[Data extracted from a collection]

>> Start

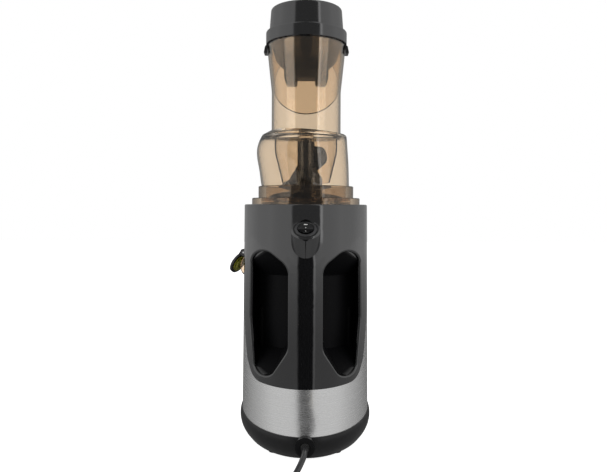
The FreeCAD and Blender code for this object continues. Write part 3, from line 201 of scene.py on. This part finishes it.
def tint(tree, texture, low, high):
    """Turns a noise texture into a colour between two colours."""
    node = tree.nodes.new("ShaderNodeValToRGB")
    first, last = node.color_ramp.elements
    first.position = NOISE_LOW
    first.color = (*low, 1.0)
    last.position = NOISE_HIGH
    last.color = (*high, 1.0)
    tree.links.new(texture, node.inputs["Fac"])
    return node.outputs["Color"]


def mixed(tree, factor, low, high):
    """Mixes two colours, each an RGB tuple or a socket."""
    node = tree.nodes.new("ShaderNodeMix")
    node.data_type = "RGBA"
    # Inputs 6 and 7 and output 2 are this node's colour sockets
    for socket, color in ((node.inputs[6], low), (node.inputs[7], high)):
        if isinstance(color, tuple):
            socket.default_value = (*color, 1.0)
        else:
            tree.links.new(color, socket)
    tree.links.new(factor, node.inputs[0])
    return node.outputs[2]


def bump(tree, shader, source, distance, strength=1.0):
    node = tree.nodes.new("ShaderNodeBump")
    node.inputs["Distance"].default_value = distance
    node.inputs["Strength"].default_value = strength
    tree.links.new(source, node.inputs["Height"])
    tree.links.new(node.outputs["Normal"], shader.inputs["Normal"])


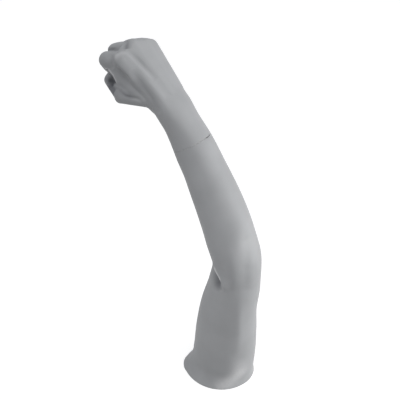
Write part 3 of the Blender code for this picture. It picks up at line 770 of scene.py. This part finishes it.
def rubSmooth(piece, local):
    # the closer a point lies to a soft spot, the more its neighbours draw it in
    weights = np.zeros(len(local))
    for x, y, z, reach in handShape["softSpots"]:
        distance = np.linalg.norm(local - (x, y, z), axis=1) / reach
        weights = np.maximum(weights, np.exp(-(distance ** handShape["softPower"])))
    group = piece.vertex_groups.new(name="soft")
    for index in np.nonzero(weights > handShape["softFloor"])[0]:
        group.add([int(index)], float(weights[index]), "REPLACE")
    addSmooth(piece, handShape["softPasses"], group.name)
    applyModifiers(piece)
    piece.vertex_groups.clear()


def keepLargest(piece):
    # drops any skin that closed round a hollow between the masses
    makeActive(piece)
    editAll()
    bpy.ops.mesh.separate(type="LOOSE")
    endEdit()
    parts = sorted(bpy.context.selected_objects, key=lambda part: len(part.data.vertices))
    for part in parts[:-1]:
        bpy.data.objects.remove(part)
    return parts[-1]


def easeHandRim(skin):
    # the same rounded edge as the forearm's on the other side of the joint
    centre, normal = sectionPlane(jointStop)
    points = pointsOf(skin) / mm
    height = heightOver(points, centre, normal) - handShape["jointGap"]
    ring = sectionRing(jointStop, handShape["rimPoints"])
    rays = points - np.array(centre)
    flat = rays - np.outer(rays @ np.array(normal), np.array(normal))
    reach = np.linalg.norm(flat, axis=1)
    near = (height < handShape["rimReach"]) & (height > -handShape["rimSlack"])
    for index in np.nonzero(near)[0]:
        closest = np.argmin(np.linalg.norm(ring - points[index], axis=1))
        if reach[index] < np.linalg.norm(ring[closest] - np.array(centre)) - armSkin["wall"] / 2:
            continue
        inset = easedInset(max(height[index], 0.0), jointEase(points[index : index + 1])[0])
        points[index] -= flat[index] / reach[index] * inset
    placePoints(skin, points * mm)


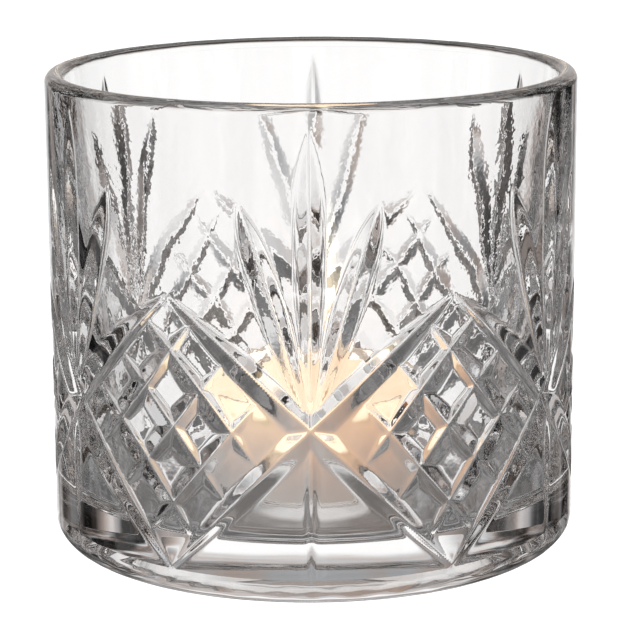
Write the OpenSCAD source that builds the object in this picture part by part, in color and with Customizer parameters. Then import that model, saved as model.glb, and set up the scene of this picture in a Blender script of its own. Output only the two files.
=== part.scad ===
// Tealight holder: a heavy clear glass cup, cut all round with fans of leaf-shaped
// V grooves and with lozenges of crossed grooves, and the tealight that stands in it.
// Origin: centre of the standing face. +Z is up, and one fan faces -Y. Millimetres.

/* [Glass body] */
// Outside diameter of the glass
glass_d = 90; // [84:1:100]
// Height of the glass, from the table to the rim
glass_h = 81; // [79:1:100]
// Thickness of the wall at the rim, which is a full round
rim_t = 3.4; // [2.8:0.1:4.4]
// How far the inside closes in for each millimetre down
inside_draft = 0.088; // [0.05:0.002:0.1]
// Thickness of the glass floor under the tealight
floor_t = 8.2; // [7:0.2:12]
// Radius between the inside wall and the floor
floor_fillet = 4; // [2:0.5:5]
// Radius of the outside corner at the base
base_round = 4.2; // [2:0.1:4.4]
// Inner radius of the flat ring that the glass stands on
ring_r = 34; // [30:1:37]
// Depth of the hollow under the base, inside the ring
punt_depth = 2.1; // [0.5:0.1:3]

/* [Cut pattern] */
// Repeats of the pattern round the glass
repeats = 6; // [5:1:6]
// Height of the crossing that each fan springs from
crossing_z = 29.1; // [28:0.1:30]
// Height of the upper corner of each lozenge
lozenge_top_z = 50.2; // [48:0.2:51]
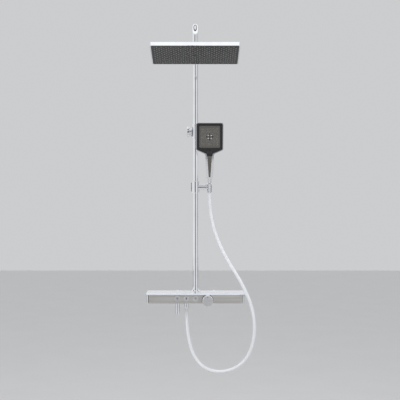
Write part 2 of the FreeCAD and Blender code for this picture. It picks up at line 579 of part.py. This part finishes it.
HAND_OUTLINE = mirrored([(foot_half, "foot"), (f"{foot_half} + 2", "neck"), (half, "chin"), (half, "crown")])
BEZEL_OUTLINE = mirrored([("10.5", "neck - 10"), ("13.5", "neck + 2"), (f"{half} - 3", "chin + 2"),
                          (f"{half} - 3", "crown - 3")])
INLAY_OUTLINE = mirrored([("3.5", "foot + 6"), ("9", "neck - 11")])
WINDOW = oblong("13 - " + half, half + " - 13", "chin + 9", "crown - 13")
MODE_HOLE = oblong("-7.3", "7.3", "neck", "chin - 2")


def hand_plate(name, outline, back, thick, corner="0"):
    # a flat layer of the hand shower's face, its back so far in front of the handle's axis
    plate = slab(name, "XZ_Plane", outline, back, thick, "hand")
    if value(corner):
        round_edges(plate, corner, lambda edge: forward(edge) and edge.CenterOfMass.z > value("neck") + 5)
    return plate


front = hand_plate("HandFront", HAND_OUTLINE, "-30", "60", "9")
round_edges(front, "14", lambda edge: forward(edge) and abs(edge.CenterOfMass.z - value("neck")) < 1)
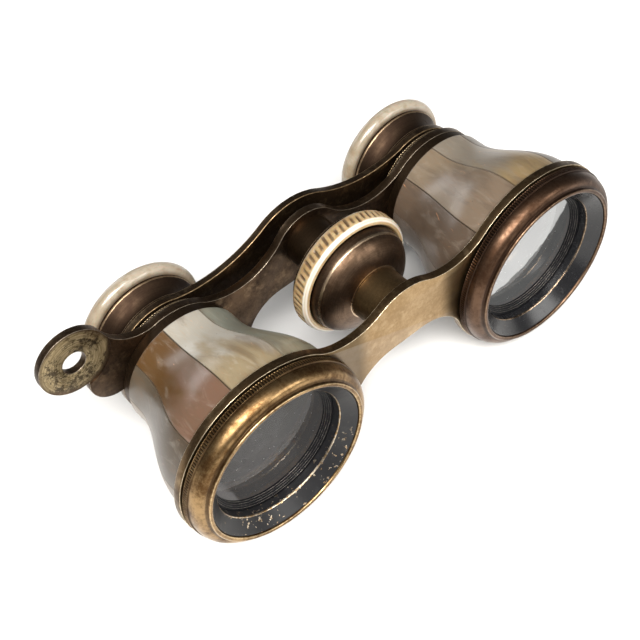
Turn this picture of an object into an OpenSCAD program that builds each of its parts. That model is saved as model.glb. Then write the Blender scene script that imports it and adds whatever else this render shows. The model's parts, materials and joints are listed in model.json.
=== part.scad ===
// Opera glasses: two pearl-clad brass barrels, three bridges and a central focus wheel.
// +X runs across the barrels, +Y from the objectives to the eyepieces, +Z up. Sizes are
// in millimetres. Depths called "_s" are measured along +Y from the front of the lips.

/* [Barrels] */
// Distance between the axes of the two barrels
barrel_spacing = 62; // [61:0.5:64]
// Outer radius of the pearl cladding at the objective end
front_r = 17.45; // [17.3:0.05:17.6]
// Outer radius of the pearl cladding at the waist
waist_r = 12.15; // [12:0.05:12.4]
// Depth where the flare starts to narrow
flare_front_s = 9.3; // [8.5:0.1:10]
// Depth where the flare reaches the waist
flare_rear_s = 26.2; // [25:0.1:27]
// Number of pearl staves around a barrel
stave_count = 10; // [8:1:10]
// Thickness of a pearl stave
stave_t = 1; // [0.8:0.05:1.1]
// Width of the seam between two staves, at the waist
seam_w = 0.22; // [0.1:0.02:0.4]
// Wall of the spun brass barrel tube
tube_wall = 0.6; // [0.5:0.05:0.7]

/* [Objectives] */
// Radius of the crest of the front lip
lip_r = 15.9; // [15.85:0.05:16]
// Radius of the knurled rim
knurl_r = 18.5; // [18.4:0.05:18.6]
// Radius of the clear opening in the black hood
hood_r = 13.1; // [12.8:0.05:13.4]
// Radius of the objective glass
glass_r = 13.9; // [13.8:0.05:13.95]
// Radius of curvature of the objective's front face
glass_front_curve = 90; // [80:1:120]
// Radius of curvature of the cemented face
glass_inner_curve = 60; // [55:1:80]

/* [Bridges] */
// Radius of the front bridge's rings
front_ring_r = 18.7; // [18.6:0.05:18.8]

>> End

● **Aim of the task**
Give back each line above precisely as it stands.

● **Answer below**
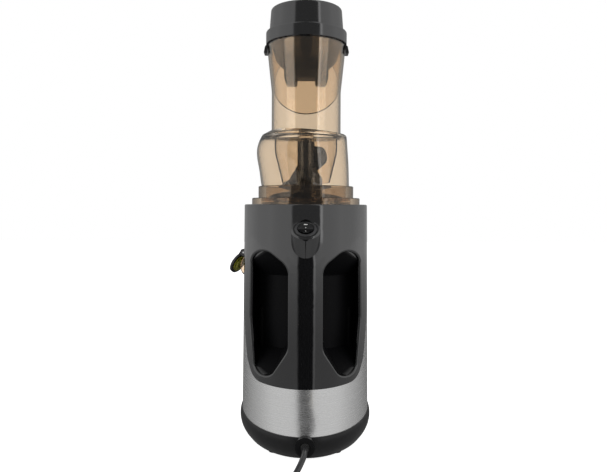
The FreeCAD and Blender code for this object continues. Write part 3, from line 201 of scene.py on. This part finishes it.
def tint(tree, texture, low, high):
    """Turns a noise texture into a colour between two colours."""
    node = tree.nodes.new("ShaderNodeValToRGB")
    first, last = node.color_ramp.elements
    first.position = NOISE_LOW
    first.color = (*low, 1.0)
    last.position = NOISE_HIGH
    last.color = (*high, 1.0)
    tree.links.new(texture, node.inputs["Fac"])
    return node.outputs["Color"]


def mixed(tree, factor, low, high):
    """Mixes two colours, each an RGB tuple or a socket."""
    node = tree.nodes.new("ShaderNodeMix")
    node.data_type = "RGBA"
    # Inputs 6 and 7 and output 2 are this node's colour sockets
    for socket, color in ((node.inputs[6], low), (node.inputs[7], high)):
        if isinstance(color, tuple):
            socket.default_value = (*color, 1.0)
        else:
            tree.links.new(color, socket)
    tree.links.new(factor, node.inputs[0])
    return node.outputs[2]


def bump(tree, shader, source, distance, strength=1.0):
    node = tree.nodes.new("ShaderNodeBump")
    node.inputs["Distance"].default_value = distance
    node.inputs["Strength"].default_value = strength
    tree.links.new(source, node.inputs["Height"])
    tree.links.new(node.outputs["Normal"], shader.inputs["Normal"])


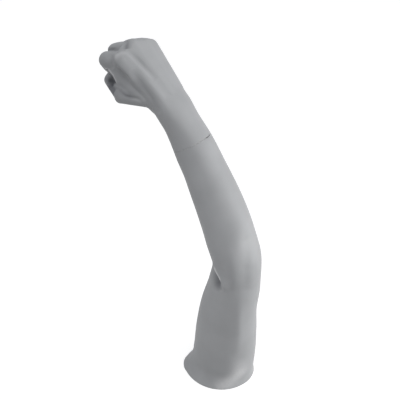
Write part 3 of the Blender code for this picture. It picks up at line 770 of scene.py. This part finishes it.
def rubSmooth(piece, local):
    # the closer a point lies to a soft spot, the more its neighbours draw it in
    weights = np.zeros(len(local))
    for x, y, z, reach in handShape["softSpots"]:
        distance = np.linalg.norm(local - (x, y, z), axis=1) / reach
        weights = np.maximum(weights, np.exp(-(distance ** handShape["softPower"])))
    group = piece.vertex_groups.new(name="soft")
    for index in np.nonzero(weights > handShape["softFloor"])[0]:
        group.add([int(index)], float(weights[index]), "REPLACE")
    addSmooth(piece, handShape["softPasses"], group.name)
    applyModifiers(piece)
    piece.vertex_groups.clear()


def keepLargest(piece):
    # drops any skin that closed round a hollow between the masses
    makeActive(piece)
    editAll()
    bpy.ops.mesh.separate(type="LOOSE")
    endEdit()
    parts = sorted(bpy.context.selected_objects, key=lambda part: len(part.data.vertices))
    for part in parts[:-1]:
        bpy.data.objects.remove(part)
    return parts[-1]


def easeHandRim(skin):
    # the same rounded edge as the forearm's on the other side of the joint
    centre, normal = sectionPlane(jointStop)
    points = pointsOf(skin) / mm
    height = heightOver(points, centre, normal) - handShape["jointGap"]
    ring = sectionRing(jointStop, handShape["rimPoints"])
    rays = points - np.array(centre)
    flat = rays - np.outer(rays @ np.array(normal), np.array(normal))
    reach = np.linalg.norm(flat, axis=1)
    near = (height < handShape["rimReach"]) & (height > -handShape["rimSlack"])
    for index in np.nonzero(near)[0]:
        closest = np.argmin(np.linalg.norm(ring - points[index], axis=1))
        if reach[index] < np.linalg.norm(ring[closest] - np.array(centre)) - armSkin["wall"] / 2:
            continue
        inset = easedInset(max(height[index], 0.0), jointEase(points[index : index + 1])[0])
        points[index] -= flat[index] / reach[index] * inset
    placePoints(skin, points * mm)


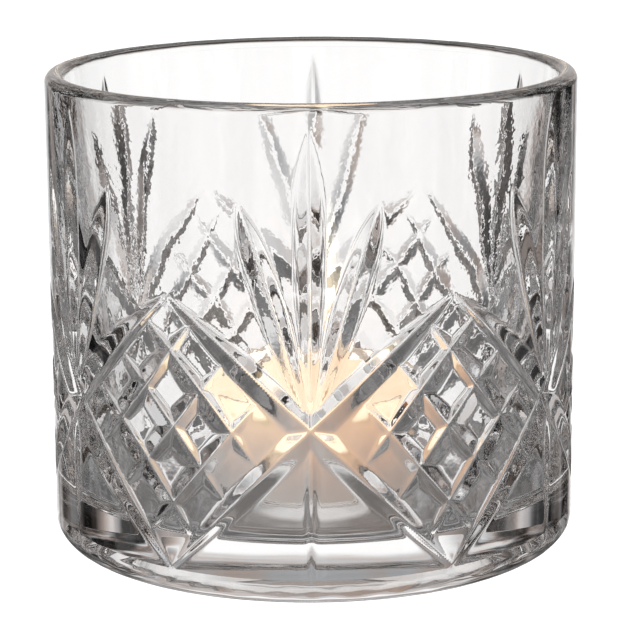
Write the OpenSCAD source that builds the object in this picture part by part, in color and with Customizer parameters. Then import that model, saved as model.glb, and set up the scene of this picture in a Blender script of its own. Output only the two files.
=== part.scad ===
// Tealight holder: a heavy clear glass cup, cut all round with fans of leaf-shaped
// V grooves and with lozenges of crossed grooves, and the tealight that stands in it.
// Origin: centre of the standing face. +Z is up, and one fan faces -Y. Millimetres.

/* [Glass body] */
// Outside diameter of the glass
glass_d = 90; // [84:1:100]
// Height of the glass, from the table to the rim
glass_h = 81; // [79:1:100]
// Thickness of the wall at the rim, which is a full round
rim_t = 3.4; // [2.8:0.1:4.4]
// How far the inside closes in for each millimetre down
inside_draft = 0.088; // [0.05:0.002:0.1]
// Thickness of the glass floor under the tealight
floor_t = 8.2; // [7:0.2:12]
// Radius between the inside wall and the floor
floor_fillet = 4; // [2:0.5:5]
// Radius of the outside corner at the base
base_round = 4.2; // [2:0.1:4.4]
// Inner radius of the flat ring that the glass stands on
ring_r = 34; // [30:1:37]
// Depth of the hollow under the base, inside the ring
punt_depth = 2.1; // [0.5:0.1:3]

/* [Cut pattern] */
// Repeats of the pattern round the glass
repeats = 6; // [5:1:6]
// Height of the crossing that each fan springs from
crossing_z = 29.1; // [28:0.1:30]
// Height of the upper corner of each lozenge
lozenge_top_z = 50.2; // [48:0.2:51]
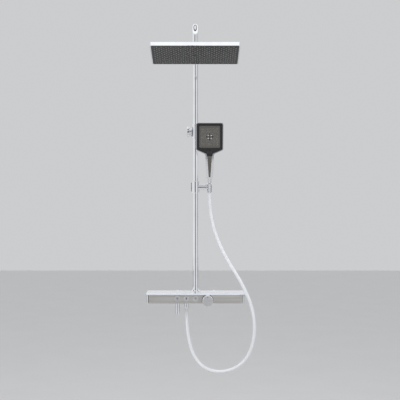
Write part 2 of the FreeCAD and Blender code for this picture. It picks up at line 579 of part.py. This part finishes it.
HAND_OUTLINE = mirrored([(foot_half, "foot"), (f"{foot_half} + 2", "neck"), (half, "chin"), (half, "crown")])
BEZEL_OUTLINE = mirrored([("10.5", "neck - 10"), ("13.5", "neck + 2"), (f"{half} - 3", "chin + 2"),
                          (f"{half} - 3", "crown - 3")])
INLAY_OUTLINE = mirrored([("3.5", "foot + 6"), ("9", "neck - 11")])
WINDOW = oblong("13 - " + half, half + " - 13", "chin + 9", "crown - 13")
MODE_HOLE = oblong("-7.3", "7.3", "neck", "chin - 2")


def hand_plate(name, outline, back, thick, corner="0"):
    # a flat layer of the hand shower's face, its back so far in front of the handle's axis
    plate = slab(name, "XZ_Plane", outline, back, thick, "hand")
    if value(corner):
        round_edges(plate, corner, lambda edge: forward(edge) and edge.CenterOfMass.z > value("neck") + 5)
    return plate


front = hand_plate("HandFront", HAND_OUTLINE, "-30", "60", "9")
round_edges(front, "14", lambda edge: forward(edge) and abs(edge.CenterOfMass.z - value("neck")) < 1)
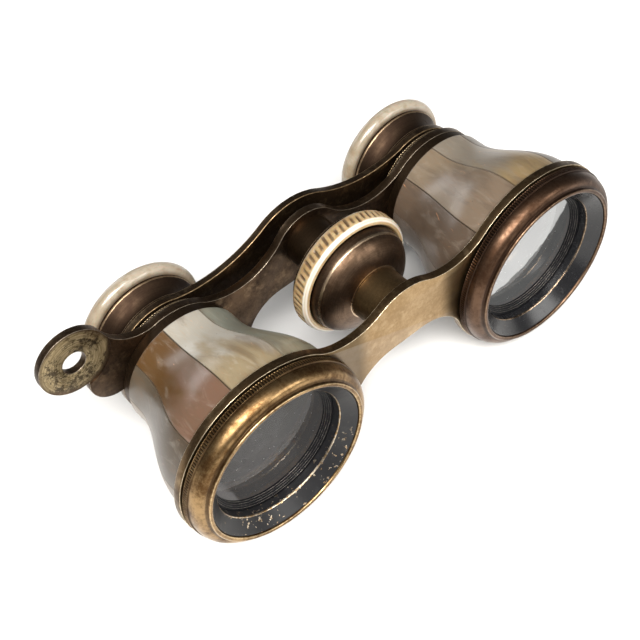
Turn this picture of an object into an OpenSCAD program that builds each of its parts. That model is saved as model.glb. Then write the Blender scene script that imports it and adds whatever else this render shows. The model's parts, materials and joints are listed in model.json.
=== part.scad ===
// Opera glasses: two pearl-clad brass barrels, three bridges and a central focus wheel.
// +X runs across the barrels, +Y from the objectives to the eyepieces, +Z up. Sizes are
// in millimetres. Depths called "_s" are measured along +Y from the front of the lips.

/* [Barrels] */
// Distance between the axes of the two barrels
barrel_spacing = 62; // [61:0.5:64]
// Outer radius of the pearl cladding at the objective end
front_r = 17.45; // [17.3:0.05:17.6]
// Outer radius of the pearl cladding at the waist
waist_r = 12.15; // [12:0.05:12.4]
// Depth where the flare starts to narrow
flare_front_s = 9.3; // [8.5:0.1:10]
// Depth where the flare reaches the waist
flare_rear_s = 26.2; // [25:0.1:27]
// Number of pearl staves around a barrel
stave_count = 10; // [8:1:10]
// Thickness of a pearl stave
stave_t = 1; // [0.8:0.05:1.1]
// Width of the seam between two staves, at the waist
seam_w = 0.22; // [0.1:0.02:0.4]
// Wall of the spun brass barrel tube
tube_wall = 0.6; // [0.5:0.05:0.7]

/* [Objectives] */
// Radius of the crest of the front lip
lip_r = 15.9; // [15.85:0.05:16]
// Radius of the knurled rim
knurl_r = 18.5; // [18.4:0.05:18.6]
// Radius of the clear opening in the black hood
hood_r = 13.1; // [12.8:0.05:13.4]
// Radius of the objective glass
glass_r = 13.9; // [13.8:0.05:13.95]
// Radius of curvature of the objective's front face
glass_front_curve = 90; // [80:1:120]
// Radius of curvature of the cemented face
glass_inner_curve = 60; // [55:1:80]

/* [Bridges] */
// Radius of the front bridge's rings
front_ring_r = 18.7; // [18.6:0.05:18.8]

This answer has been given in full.